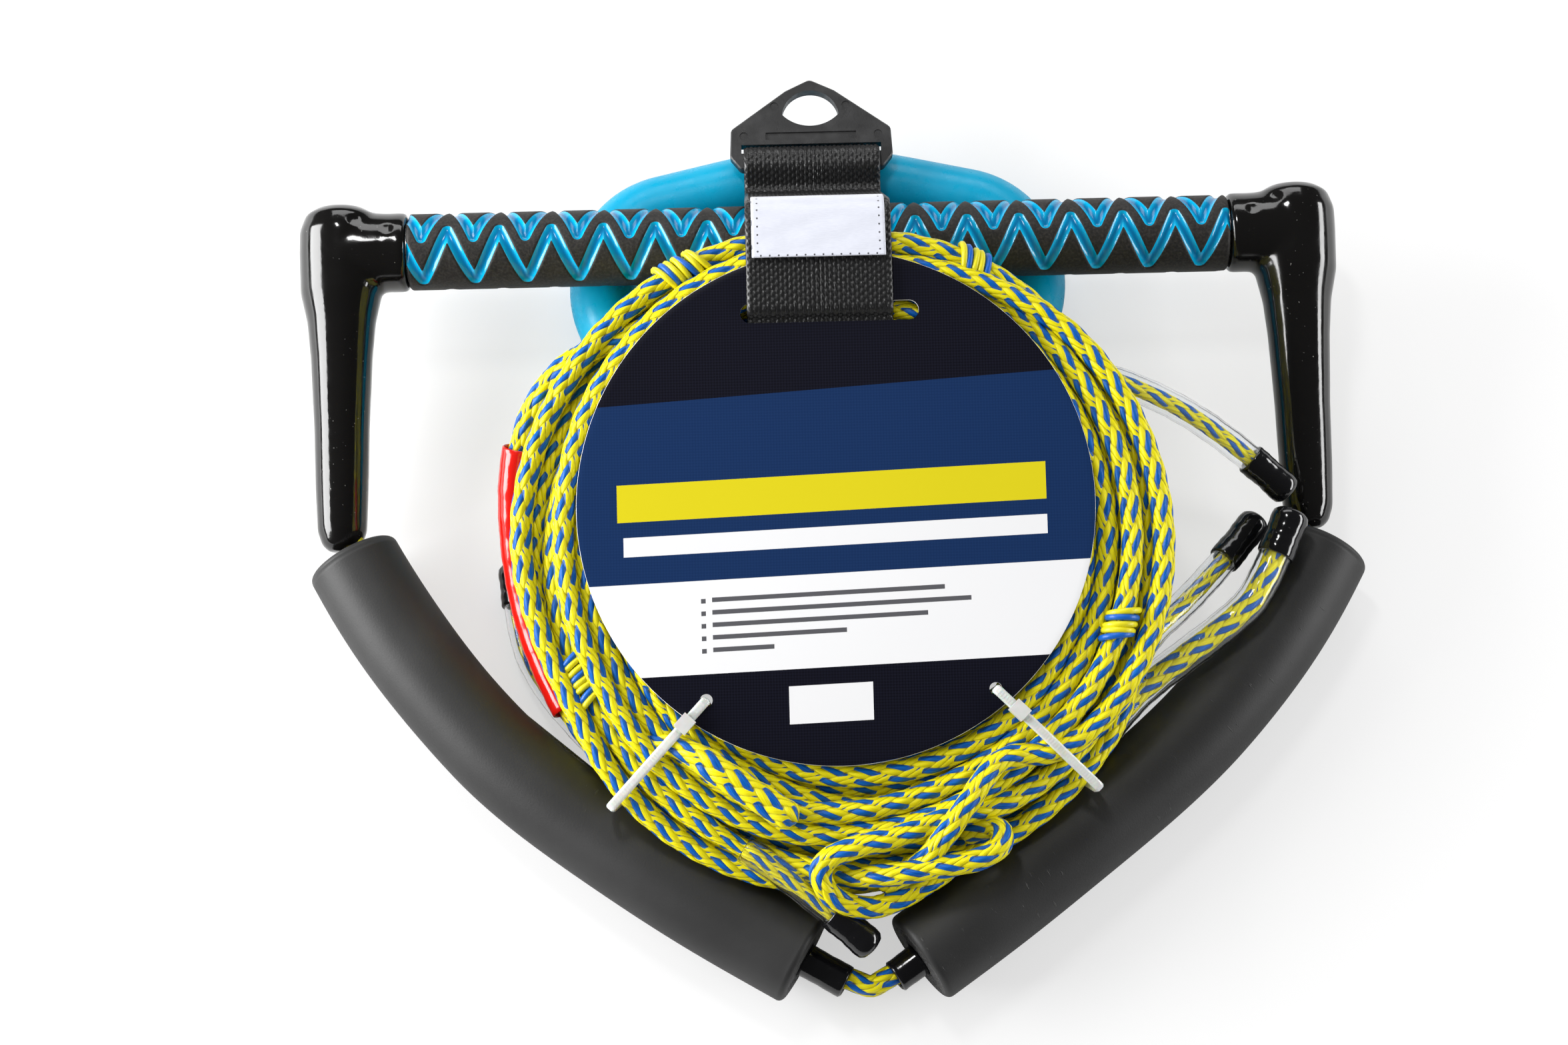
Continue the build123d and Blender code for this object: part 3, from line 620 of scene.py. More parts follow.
ROPE = braided_rope("rope_braid")
CLEAR = clear_vinyl("clear_vinyl")
RED = glossy_rubber("marker_red", (0.62, 0.008, 0.004), 0.16, 0.1)
SHRINK = glossy_rubber("sleeve_black", (0.006, 0.006, 0.007), 0.12, 0.3)
TPR_BLACK = glossy_rubber("arm_rubber", (0.0055, 0.0052, 0.005), 0.11, 0.85)
TPR_CYAN = cyan_rubber("trick_rubber")
FOAM = foam("float_foam", (0.018, 0.018, 0.018))
FOAM_CUT = foam("foam_cut", (0.010, 0.010, 0.010), cut=True)
GRIP = grip_skin_finish("grip_skin_foam")
CORE_CYAN = cyan_rubber("grip_core_foam")
WEBBING = webbing_finish("strap_webbing")
LABEL = satin_label("label_satin")
HANGER = moulded_plastic("hanger_plastic", (0.012, 0.012, 0.0125), 0.42)
NYLON = natural_nylon("tie_nylon")
CARD = printed_card("card_print")
CARD_EDGE = moulded_plastic("card_edge", (0.80, 0.80, 0.80), 0.5)
ALUMINIUM = plain_metal("drawn_aluminium", (0.80, 0.80, 0.81), 0.3)
STEEL = plain_metal("rivet_steel", (0.55, 0.55, 0.56), 0.25)


# ======================================================================== rope
STATIONS = 24  # points for each turn of the coil
SPACING = 7.65  # between the middles of turns that lie against each other
SWELL = 1 / math.cos(math.pi / STATIONS)  # the spline cuts inside its control points by this much
SETTLE_STEPS, LAST_STEPS = 260, 30
PUSH = 0.32  # share of an overlap that each step takes away
EVEN, EVEN_LAST = 0.16, 0.05  # pull towards the middle of a point's neighbours, and in the last steps
HOLD = 0.015  # pull back to where the point was planned
BULGE_FROM, BULGE = 91.0, 2.6  # turns outside this radius may rise this much above the coil's top
FLAT_BULGE = 0.4  # and the others this much
WANDER = 16.0  # how freely the main line picks its next place in the section
LAYERS = ((4.3, 4, 101.6), (10.6, 4, 103.5), (17.0, 5, 106.6), (23.4, 5, 109.0), (29.8, 5, 111.6),
          (36.2, 6, 114.0), (42.0, 6, 114.8))  # height, turns in it, radius of the outermost
FIRST_RADIUS, STAGGER = 74.5, 1.2
PLACES = {"a": ((78.0, 40.0), (82.0, 42.0), (88.0, 36.0)), "b": ((112.0, 38.0), (100.0, 42.0), (106.0, 42.0)),
          "c": ((112.0, 30.0), (90.0, 42.0), (106.0, 42.0)), "e": ((100.0, 8.0), (96.0, 20.0), (110.0, 40.0))}
MAIN_PLACE = (112.0, 40.0)  # radius and height at which the main line starts
WAIST = 9.0  # how far the coil is pressed in where the marker tube lies against it
WAIST_AT, WAIST_HALF = 205.0, 17.0  # degrees round the coil
STRAP_AT, STRAP_HALF = 90.0, 30.0
TIE_ANGLES = {"left": 226.7, "right": 315.1}
TIE_HALF = 12.0
ROPE_COLUMNS = 20
RELIEF = 0.55


def coil_limits(angle):
    """Inner and outer radius at the underside that the turns have at an angle round the coil."""
    def near(at, half, power=2):
        return math.exp(-((math.degrees(angle) % 360 - at) / half) ** power)

    near_strap = near(STRAP_AT, STRAP_HALF)
    tied = min(1.0, near_strap + sum(near(at, TIE_HALF) for at in TIE_ANGLES.values()))
    waist = WAIST * near(WAIST_AT, WAIST_HALF, 4)
    return COIL_INNER_R - 4.0 * (1 - tied), COIL_OUTER_R + 1.5 * (1 - near_strap) - waist


def settle(spots, station, before, after, goals, fixed_ends):
    """Pushes turns apart where they overlap, evens them out along the rope and keeps them in the ring."""
    groups = [np.flatnonzero(station == s) for s in range(STATIONS)]
    limits = np.array([coil_limits(2 * math.pi * s / STATIONS) for s in station])
    for step in range(SETTLE_STEPS):
        for ids in groups:
            here = spots[ids]
            gap = here[:, None] - here[None]
            far = np.linalg.norm(gap, axis=2) + np.eye(len(ids)) * 99.0
            push = np.clip(SPACING - far, 0, None) * PUSH
            spots[ids] += (gap / far[..., None] * push[..., None]).sum(1)
        neighbours = (np.where(before[:, None] < 0, fixed_ends[:, 0], spots[before])
                      + np.where(after[:, None] < 0, fixed_ends[:, 1], spots[after])) / 2
        even = EVEN if step < SETTLE_STEPS - LAST_STEPS else EVEN_LAST
        spots += even * (neighbours - spots) + HOLD * (goals - spots)
        low, high = ROPE_R, COIL_HEIGHT - ROPE_R + np.where(spots[:, 0] > BULGE_FROM, BULGE, FLAT_BULGE)
        spots[:, 1] = np.clip(spots[:, 1], low, high)
        flare = np.clip(spots[:, 1] / COIL_CUT_HEIGHT, 0, 1) - 1
        outer = limits[:, 1] + (COIL_OUTER_R - COIL_CUT_R) * flare - ROPE_R
        spots[:, 0] = np.clip(spots[:, 0], limits[:, 0] + ROPE_R, outer)
    return spots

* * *

--- Problem statement ---
Copy all the lines, exactly.

--- Response ---
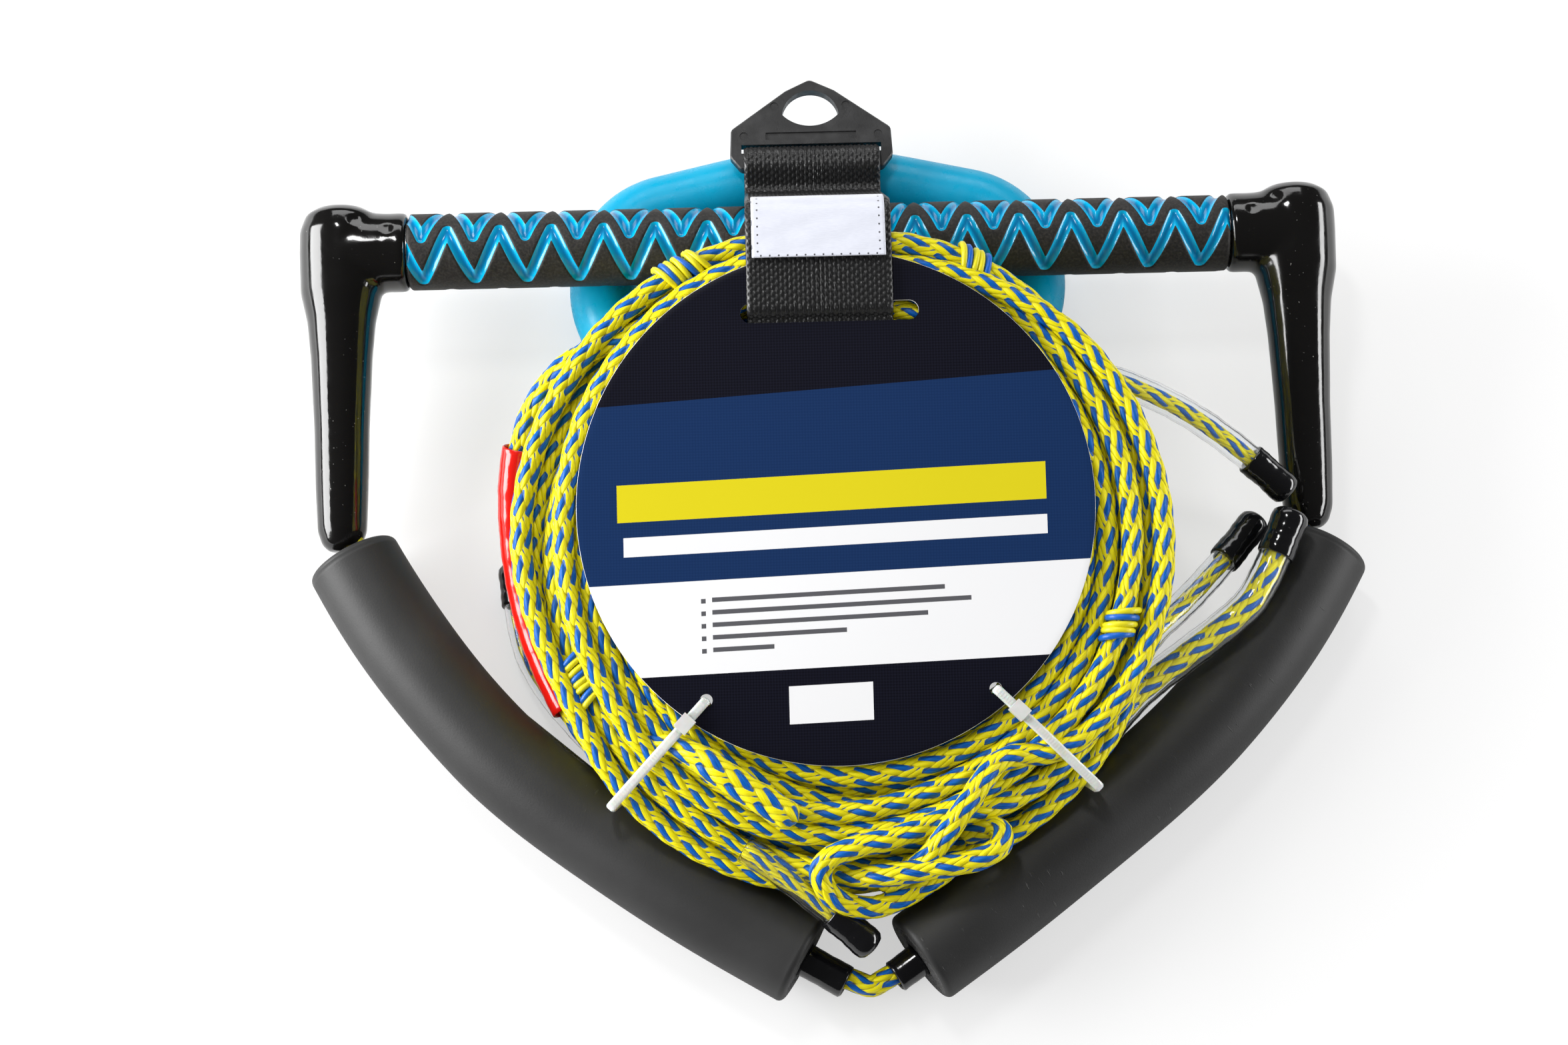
Continue the build123d and Blender code for this object: part 3, from line 620 of scene.py. More parts follow.
ROPE = braided_rope("rope_braid")
CLEAR = clear_vinyl("clear_vinyl")
RED = glossy_rubber("marker_red", (0.62, 0.008, 0.004), 0.16, 0.1)
SHRINK = glossy_rubber("sleeve_black", (0.006, 0.006, 0.007), 0.12, 0.3)
TPR_BLACK = glossy_rubber("arm_rubber", (0.0055, 0.0052, 0.005), 0.11, 0.85)
TPR_CYAN = cyan_rubber("trick_rubber")
FOAM = foam("float_foam", (0.018, 0.018, 0.018))
FOAM_CUT = foam("foam_cut", (0.010, 0.010, 0.010), cut=True)
GRIP = grip_skin_finish("grip_skin_foam")
CORE_CYAN = cyan_rubber("grip_core_foam")
WEBBING = webbing_finish("strap_webbing")
LABEL = satin_label("label_satin")
HANGER = moulded_plastic("hanger_plastic", (0.012, 0.012, 0.0125), 0.42)
NYLON = natural_nylon("tie_nylon")
CARD = printed_card("card_print")
CARD_EDGE = moulded_plastic("card_edge", (0.80, 0.80, 0.80), 0.5)
ALUMINIUM = plain_metal("drawn_aluminium", (0.80, 0.80, 0.81), 0.3)
STEEL = plain_metal("rivet_steel", (0.55, 0.55, 0.56), 0.25)


# ======================================================================== rope
STATIONS = 24  # points for each turn of the coil
SPACING = 7.65  # between the middles of turns that lie against each other
SWELL = 1 / math.cos(math.pi / STATIONS)  # the spline cuts inside its control points by this much
SETTLE_STEPS, LAST_STEPS = 260, 30
PUSH = 0.32  # share of an overlap that each step takes away
EVEN, EVEN_LAST = 0.16, 0.05  # pull towards the middle of a point's neighbours, and in the last steps
HOLD = 0.015  # pull back to where the point was planned
BULGE_FROM, BULGE = 91.0, 2.6  # turns outside this radius may rise this much above the coil's top
FLAT_BULGE = 0.4  # and the others this much
WANDER = 16.0  # how freely the main line picks its next place in the section
LAYERS = ((4.3, 4, 101.6), (10.6, 4, 103.5), (17.0, 5, 106.6), (23.4, 5, 109.0), (29.8, 5, 111.6),
          (36.2, 6, 114.0), (42.0, 6, 114.8))  # height, turns in it, radius of the outermost
FIRST_RADIUS, STAGGER = 74.5, 1.2
PLACES = {"a": ((78.0, 40.0), (82.0, 42.0), (88.0, 36.0)), "b": ((112.0, 38.0), (100.0, 42.0), (106.0, 42.0)),
          "c": ((112.0, 30.0), (90.0, 42.0), (106.0, 42.0)), "e": ((100.0, 8.0), (96.0, 20.0), (110.0, 40.0))}
MAIN_PLACE = (112.0, 40.0)  # radius and height at which the main line starts
WAIST = 9.0  # how far the coil is pressed in where the marker tube lies against it
WAIST_AT, WAIST_HALF = 205.0, 17.0  # degrees round the coil
STRAP_AT, STRAP_HALF = 90.0, 30.0
TIE_ANGLES = {"left": 226.7, "right": 315.1}
TIE_HALF = 12.0
ROPE_COLUMNS = 20
RELIEF = 0.55


def coil_limits(angle):
    """Inner and outer radius at the underside that the turns have at an angle round the coil."""
    def near(at, half, power=2):
        return math.exp(-((math.degrees(angle) % 360 - at) / half) ** power)

    near_strap = near(STRAP_AT, STRAP_HALF)
    tied = min(1.0, near_strap + sum(near(at, TIE_HALF) for at in TIE_ANGLES.values()))
    waist = WAIST * near(WAIST_AT, WAIST_HALF, 4)
    return COIL_INNER_R - 4.0 * (1 - tied), COIL_OUTER_R + 1.5 * (1 - near_strap) - waist


def settle(spots, station, before, after, goals, fixed_ends):
    """Pushes turns apart where they overlap, evens them out along the rope and keeps them in the ring."""
    groups = [np.flatnonzero(station == s) for s in range(STATIONS)]
    limits = np.array([coil_limits(2 * math.pi * s / STATIONS) for s in station])
    for step in range(SETTLE_STEPS):
        for ids in groups:
            here = spots[ids]
            gap = here[:, None] - here[None]
            far = np.linalg.norm(gap, axis=2) + np.eye(len(ids)) * 99.0
            push = np.clip(SPACING - far, 0, None) * PUSH
            spots[ids] += (gap / far[..., None] * push[..., None]).sum(1)
        neighbours = (np.where(before[:, None] < 0, fixed_ends[:, 0], spots[before])
                      + np.where(after[:, None] < 0, fixed_ends[:, 1], spots[after])) / 2
        even = EVEN if step < SETTLE_STEPS - LAST_STEPS else EVEN_LAST
        spots += even * (neighbours - spots) + HOLD * (goals - spots)
        low, high = ROPE_R, COIL_HEIGHT - ROPE_R + np.where(spots[:, 0] > BULGE_FROM, BULGE, FLAT_BULGE)
        spots[:, 1] = np.clip(spots[:, 1], low, high)
        flare = np.clip(spots[:, 1] / COIL_CUT_HEIGHT, 0, 1) - 1
        outer = limits[:, 1] + (COIL_OUTER_R - COIL_CUT_R) * flare - ROPE_R
        spots[:, 0] = np.clip(spots[:, 0], limits[:, 0] + ROPE_R, outer)
    return spots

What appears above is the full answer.